-- DATA --
---------------

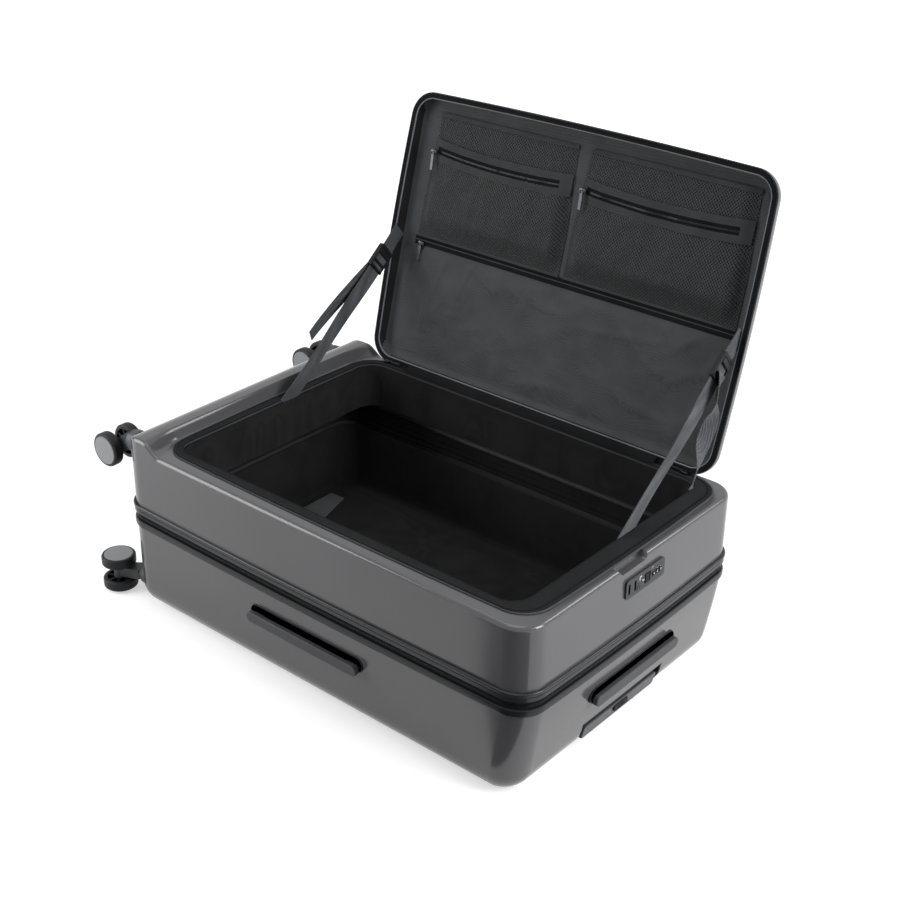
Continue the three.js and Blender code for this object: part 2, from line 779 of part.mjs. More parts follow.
const lockShare = (rimLevel - lockLevel + lockHeight / 2) / (rimLevel - frontBase);
const lockFace = handleEnd + sideBow * lockShare + seat + lockPlate;
const lastDialY = lockShift + lockLength / 2 - dialMargin - dialPitch / 2;
const sliderY = lockShift + lockSliderShift;
const lockAt = (shape, from, to, y) => topPrism(shape, from, to, lockLevel, lockFace).translate(0, y, 0);
let lockBody = lockAt(roundedShape(lockLength, lockHeight, lockPlateRadius), 0, lockPlate, lockShift);
lockBody = lockBody.add(lockAt(roundedShape(lockBodyLength, lockBodyHeight, lockBodyRadius),
  lockPlate / 2, lockBodyDepth, lockShift));
const pullSlot = roundedShape(pullSlotWidth, pullSlotHeight, pullSlotWidth / 2);
for (const inset of pullSlotInsets) {
  const y = lockShift - lockLength / 2 + inset;
  lockBody = lockBody.subtract(lockAt(pullSlot, -beyond, pullSlotDepth, y));
}
const windowLength = lockSliderLength + lockSliderTravel + 2 * seat;
const windowShape = roundedShape(windowLength, lockSliderHeight + 2 * seat, lockSliderRadius);
const windowY = sliderY + lockSliderTravel / 2;
lockBody = lockBody.subtract(lockAt(windowShape, -beyond, lockSliderDepth + seat, windowY));
const dialDepth = dialRadius - dialStand;
for (let i = 0; i < 3; i += 1) {
  const y = lastDialY + (i - 2) * dialPitch;
  const pocket = cylinderAlong('y', dialRadius + seat, dialWidth + 2 * seat);
  lockBody = lockBody.subtract(solid(pocket.translate(lockFace - dialDepth, y, lockLevel)));
  const dial = cylinderAlong('y', dialRadius, dialWidth).translate(lockFace - dialDepth, y, lockLevel);
  place(frontCase, `lock_dial_${i + 1}`, dial, blackPlastic);
}
place(frontCase, 'lock_body', skin(lockBody), blackPlastic);
const lockSliderShape = roundedShape(lockSliderLength, lockSliderHeight, lockSliderRadius);
const lockSlider = lockAt(lockSliderShape, -lockSliderStand, lockSliderDepth, sliderY);
place(frontCase, 'lock_slider', skin(lockSlider), blackPlastic);

// ---- Lid, drawn closed with its hinge on the X axis and turned open about it ----

const lid = new THREE.Group();
lid.position.set(0, hingeY, hingeLevel);
lid.rotation.x = -rad(openAngle);
model.add(lid);

const lidBase = seat + lidTapeThickness + seat;
const lidRing = (z, inset) => ({ points: lidOutline(inset, -hingeY), z });
function lidRings(offset, base) {
  const radius = lidFillet - offset;
  const rings = [lidRing(base, lidEdgeInset + offset)];
  for (let i = 0; i <= filletSteps; i += 1) {
    const angle = rad((90 * i) / filletSteps);
    const inset = lidEdgeInset + lidDraft + offset + radius * (1 - Math.cos(angle));
    rings.push(lidRing(lidDepth - offset - radius * (1 - Math.sin(angle)), inset));
  }
  return rings;
}
place(lid, 'lid_shell', loft([...lidRings(shellWall, lidBase).reverse(), ...lidRings(0, lidBase)]), graphite);
const lidTapeTop = seat + lidTapeThickness;
const lidTape = solid(loft([
  lidRing(seat, lidEdgeInset), lidRing(lidTapeTop, lidEdgeInset),
  lidRing(lidTapeTop, openingLip), lidRing(seat, openingLip),
], true));

// The lining is sewn to the zip tape that runs around the lid's edge.
const lidSkin = shellWall + seat;
const lidFace = lidDepth - lidSkin - liningWall;
const trayBase = seat + lidTapeThickness / 2;
const lidTray = solid(loft([
  ...lidRings(lidSkin + liningWall, trayBase).reverse(), ...lidRings(lidSkin, trayBase),
]));
place(lid, 'lid_lining', skin(lidTray.add(lidTape)), liningFabric);

// Turns a profile drawn in the lid's (Y, Z) so that it runs along X between two places.
const lidBar = (points, x0, x1) => alongX(extrude(polygon(points), x1 - x0)).translate(x0, 0, 0);

const pocketFace = lidFace - seat;
const pocketMiddle = lidMiddle - pocketShift;
const pocketSpans = {
  left: [lidStart + pocketWheelInset, pocketMiddle - pocketGap / 2],
  right: [pocketMiddle + pocketGap / 2, lidEnd - pocketHandleInset],
};
const bulgeLevel = pocketBottom + pocketBulge;
const pocketSlope = (pocketThick - pocketThin) / (pocketTop - bulgeLevel);
const pocketDepthAt = (h) => pocketThin + pocketSlope * (pocketTop - h);
for (const [name, [x0, x1]] of Object.entries(pocketSpans)) {
  const points = [
    [-pocketBottom, pocketFace], [-pocketBottom, pocketFace - pocketThin],
    [-pocketBottom - pocketHem, pocketFace - pocketThick], [-bulgeLevel, pocketFace - pocketThick],
    [-pocketTop, pocketFace - pocketThin], [-pocketTop, pocketFace],
  ];
  place(lid, `mesh_pocket_${name}`, lidBar(points.reverse(), x0, x1), blackFabric);
}

// A zip slider with its pull hanging from it, on a face of the lid at height h.
function zipSlider(name, x, h, face) {
  const top = face - seat;
  const body = solid(block(x, x + zipSliderLength, -h - zipSliderWidth / 2, -h + zipSliderWidth / 2,
    top - zipSliderHeight, top));
  const middle = x + zipSliderLength / 2;
  const pull = solid(block(middle - zipPullWidth / 2, middle + zipPullWidth / 2, -h, -h + zipPullLength,
    top - zipSliderHeight - zipPullThickness + zipPullLap, top - zipSliderHeight + zipPullLap));
  place(lid, name, skin(body.add(pull)), blackPlastic);
}
const pocketFront = pocketFace - pocketDepthAt(pocketZipLevel - zipSliderWidth / 2);
zipSlider('pocket_slider_left', pocketSpans.left[0] + zipEndMargin, pocketZipLevel, pocketFront);
zipSlider('pocket_slider_right', pocketSpans.right[0] + zipEndMargin, pocketZipLevel, pocketFront);
zipSlider('lining_slider', pocketSpans.left[0] + zipEndMargin, liningZipLevel - zipSliderWidth / 2, lidFace);

// ---- Stay straps between the lid and the case, straight while the lid stands open ----

const stayAngle = rad(openAngle);
const lidPoint = (h) => [hingeY + h * Math.cos(Math.PI - stayAngle), hingeLevel + h * Math.sin(stayAngle)];
const stayTop = lidPoint(stayReach);
const stayFoot = [hingeY - stayReach, rimLevel - stayFootDrop];
const stayRun = [stayTop[0] - stayFoot[0], stayTop[1] - stayFoot[1]];
const stayLength = Math.hypot(...stayRun);
const staySlope = Math.atan2(stayRun[1], stayRun[0]);
// Each strap lies against the front lining, where it is sewn on, and ends on the lid's lining.
const stayInset = openingLip + liningGap + liningWall + seat + webbingThickness / 2;
const sideShare = (stayReach - webbingWidth - lidCornerRadius) / (lidHeight / 2 - lidCornerRadius);
const bowAtStay = sideBow * Math.min(sideShare, 1);
const stays = [
  ['left', lidStart - bowAtStay + stayInset],
  ['right', lidEnd + bowAtStay - stayInset],
];
const stayTilt = Math.PI - stayAngle - staySlope;
// The strap's end stops short of the lining's floor by what the round edge rises where the strap meets it.
const trayRound = lidFillet - lidSkin - liningWall;
const strapEdge = stayInset - webbingThickness / 2 - lidEdgeInset - lidDraft - lidSkin - liningWall;
const edgeRise = trayRound - Math.sqrt(trayRound ** 2 - Math.max(0, trayRound - strapEdge) ** 2);
const stayEnd = stayLength + (lidFace - edgeRise - 2 * seat - (webbingWidth / 2) * Math.cos(stayTilt)) / Math.sin(stayTilt);
const buckleStart = stayLength - buckleDrop - buckleLength;

// The cloth hinge bridges the two zip tapes from end to end of its length.
const stripFoot = [hingeY - hingeStripReach, hingeLevel];
const stripTop = lidPoint(hingeStripReach);
const stripRun = [stripTop[0] - stripFoot[0], stripTop[1] - stripFoot[1]];
const stripSpan = Math.hypot(...stripRun);
const stripOut = [-stripRun[1] / stripSpan * hingeStripWall, stripRun[0] / stripSpan * hingeStripWall];
const stripMiddle = lidMiddle - hingeStripShift;
const stripShape = polygon([
  stripFoot, stripTop,
  [stripTop[0] + stripOut[0], stripTop[1] + stripOut[1]],
  [stripFoot[0] + stripOut[0], stripFoot[1] + stripOut[1]],
]);
const stripStart = stripMiddle - hingeStripLength / 2;
const hingeStrip = alongX(extrude(stripShape, hingeStripLength)).translate(stripStart, 0, 0);
place(model, 'hinge_strip', hingeStrip, blackFabric);

// Turns a geometry drawn along the strap, from its foot towards the lid, into its place at x.
const alongStay = (geometry, x) => geometry.rotateX(staySlope).translate(x, ...stayFoot);
const buckleHalf = buckleThickness / 2;
const webbingRoom = webbingThickness / 2 + seat;
for (const [name, x] of stays) {
  const strap = block(-webbingThickness / 2, webbingThickness / 2, 0, stayEnd,
    -webbingWidth / 2, webbingWidth / 2);
  place(model, `stay_strap_${name}`, alongStay(strap, x), blackFabric);
  const frame = solid(alongStay(block(-buckleHalf, buckleHalf, buckleStart, buckleStart + buckleLength,
    -buckleWidth / 2, buckleWidth / 2), x));
  const slotEdge = webbingWidth / 2 + seat;
  const slot = solid(alongStay(block(-webbingRoom, webbingRoom, 0, stayLength, -slotEdge, slotEdge), x));
  place(model, `stay_buckle_${name}`, skin(frame.subtract(slot)), blackPlastic);
}

// ---- Casters ----

const wheelAxis = [-casterReach, 0, -casterTrail];
const wheelStart = wheelGap / 2;

function wheel() {
  const bore = axleRadius + axleClearance;
  const boreDepth = wheelWidth - wheelEndWall;
  const shoulder = wheelRadius - tyreRound;
  const profile = [
    [0, wheelWidth], [wheelRadius - capInset, wheelWidth], [shoulder, wheelWidth - tyreRound],
    [wheelRadius, wheelWidth - treadInset], [wheelRadius, treadInset], [shoulder, tyreRound],
    [wheelRadius - capInset, 0], [bore, 0], [bore, boreDepth], [0, boreDepth],
  ].map(([x, y]) => new THREE.Vector2(x, y)).reverse();
  return new THREE.LatheGeometry(profile, roundSteps);
}

// The fork hangs from the swivel and carries the axle behind the swivel's own line.
function fork() {
  const hub = wheelGap - 2 * seat;
  const neck = extrude(polygon([
    [-swivelThickness, -swivelRadius], [-swivelThickness, swivelRadius],
    [-casterReach, hubRadius - casterTrail], [-casterReach - hubRadius, -casterTrail],
    [-casterReach, -hubRadius - casterTrail],
  ].reverse()), forkNeckWidth);
  let body = solid(alongY(neck).translate(0, forkNeckWidth / 2, 0));
  const disc = cylinderAlong('x', swivelRadius, swivelThickness).translate(-swivelThickness / 2 - seat, 0, 0);
  body = body.add(solid(disc));
  body = body.add(solid(cylinderAlong('y', hubRadius, hub).translate(...wheelAxis)));
  const bore = cylinderAlong('y', axleRadius + axleClearance, hub + beyond).translate(...wheelAxis);
  return skin(body.subtract(solid(bore)));
}

const casters = [
  ['rear_near', -casterY, rearCasterLevel, -90, model],
  ['rear_far', casterY, rearCasterLevel, 90, model],
  ['front_near', -casterY, frontCasterLevel, 0, frontCase],
  ['front_far', casterY, frontCasterLevel, 0, frontCase],
];
for (const [name, y, level, turn, carrier] of casters) {
  const caster = new THREE.Group();
  caster.position.set(wheelEnd - bossStand, y, level);
  caster.rotation.x = rad(turn);
  carrier.add(caster);
  place(caster, `caster_fork_${name}`, fork(), blackPlastic);
  const axleLength = wheelGap + 2 * (wheelWidth - wheelEndWall - axleClearance);
  place(caster, `caster_axle_${name}`, cylinderAlong('y', axleRadius, axleLength), steel, wheelAxis);
  const near = wheel().rotateX(rad(180)).translate(0, -wheelStart, 0);
  place(caster, `caster_wheel_${name}_a`, near, rubber, wheelAxis);
  place(caster, `caster_wheel_${name}_b`, wheel().translate(0, wheelStart, 0), rubber, wheelAxis);
}

export default model;
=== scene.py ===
import math
import bmesh
import bpy
import numpy as np
from mathutils import Matrix, Vector, noise as noise3


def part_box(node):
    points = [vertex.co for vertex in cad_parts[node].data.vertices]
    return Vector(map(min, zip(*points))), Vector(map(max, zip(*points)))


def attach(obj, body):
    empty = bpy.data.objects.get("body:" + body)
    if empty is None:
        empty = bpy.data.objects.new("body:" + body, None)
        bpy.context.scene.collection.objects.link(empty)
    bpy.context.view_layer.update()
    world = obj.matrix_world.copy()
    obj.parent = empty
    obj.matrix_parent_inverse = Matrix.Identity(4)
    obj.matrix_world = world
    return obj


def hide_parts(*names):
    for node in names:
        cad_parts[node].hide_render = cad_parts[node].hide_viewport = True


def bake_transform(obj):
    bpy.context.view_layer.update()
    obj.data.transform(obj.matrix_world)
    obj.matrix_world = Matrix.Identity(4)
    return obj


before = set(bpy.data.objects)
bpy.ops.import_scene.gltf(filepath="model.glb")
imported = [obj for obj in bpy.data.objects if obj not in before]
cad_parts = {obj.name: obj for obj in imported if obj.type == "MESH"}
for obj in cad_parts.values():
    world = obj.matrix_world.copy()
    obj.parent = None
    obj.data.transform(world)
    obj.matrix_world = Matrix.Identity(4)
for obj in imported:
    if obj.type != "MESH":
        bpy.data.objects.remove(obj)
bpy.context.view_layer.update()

mm = 0.001

# X runs from the wheels to the top handle, Y towards the lid's hinge, Z up from the case's back.

# the six sides of a small block whose points go round its lower face, then round its upper one
blockFaces = ((3, 2, 1, 0), (4, 5, 6, 7), (0, 1, 5, 4), (1, 2, 6, 5), (2, 3, 7, 6), (3, 0, 4, 7))


def deselectAll():
    if bpy.context.mode != "OBJECT":
        bpy.ops.object.mode_set(mode="OBJECT")
    bpy.ops.object.select_all(action="DESELECT")


def makeActive(piece):
    deselectAll()
    piece.select_set(True)
    bpy.context.view_layer.objects.active = piece


def freeze(piece):
    makeActive(piece)
    bpy.ops.object.transform_apply(location=True, rotation=True, scale=True)
    return piece


def addBlock(name, low, high):
    deselectAll()
    middle = [(a + b) / 2 for a, b in zip(low, high)]
    bpy.ops.mesh.primitive_cube_add(size=1, location=middle)
    piece = bpy.context.active_object
    piece.name = name
    piece.scale = [b - a for a, b in zip(low, high)]
    return freeze(piece)


def addRod(name, axis, radius, length, middle, vertices=48):
    deselectAll()
    turn = {"x": (0, math.pi / 2, 0), "y": (math.pi / 2, 0, 0), "z": (0, 0, 0)}[axis]
    bpy.ops.mesh.primitive_cylinder_add(
        vertices=vertices, radius=radius, depth=length, location=middle, rotation=turn)
    piece = bpy.context.active_object
    piece.name = name
    return freeze(piece)


def pickParts(piece, kind, test):
    # the test sees an edge's two ends, or a face's centre and normal
    makeActive(piece)
    bpy.ops.object.mode_set(mode="EDIT")
    bpy.ops.mesh.select_mode(type=kind)
    bpy.ops.mesh.select_all(action="DESELECT")
    shape = bmesh.from_edit_mesh(piece.data)
    if kind == "EDGE":
        for edge in shape.edges:
            edge.select_set(bool(test(edge.verts[0].co, edge.verts[1].co)))
    else:
        for face in shape.faces:
            face.select_set(bool(test(face.calc_center_median(), face.normal)))
    shape.select_flush_mode()
    bmesh.update_edit_mesh(piece.data)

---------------

-- WHAT YOU WILL DO --
Within the listing above, extract exactly the lines from the line with "near, rubber, wheelAxis);" to the line with "if empty is", the two named lines included, and no others.

-- WRITTEN RESPONSE --
  place(caster, `caster_wheel_${name}_a`, near, rubber, wheelAxis);
  place(caster, `caster_wheel_${name}_b`, wheel().translate(0, wheelStart, 0), rubber, wheelAxis);
}

export default model;
=== scene.py ===
import math
import bmesh
import bpy
import numpy as np
from mathutils import Matrix, Vector, noise as noise3


def part_box(node):
    points = [vertex.co for vertex in cad_parts[node].data.vertices]
    return Vector(map(min, zip(*points))), Vector(map(max, zip(*points)))


def attach(obj, body):
    empty = bpy.data.objects.get("body:" + body)
    if empty is None:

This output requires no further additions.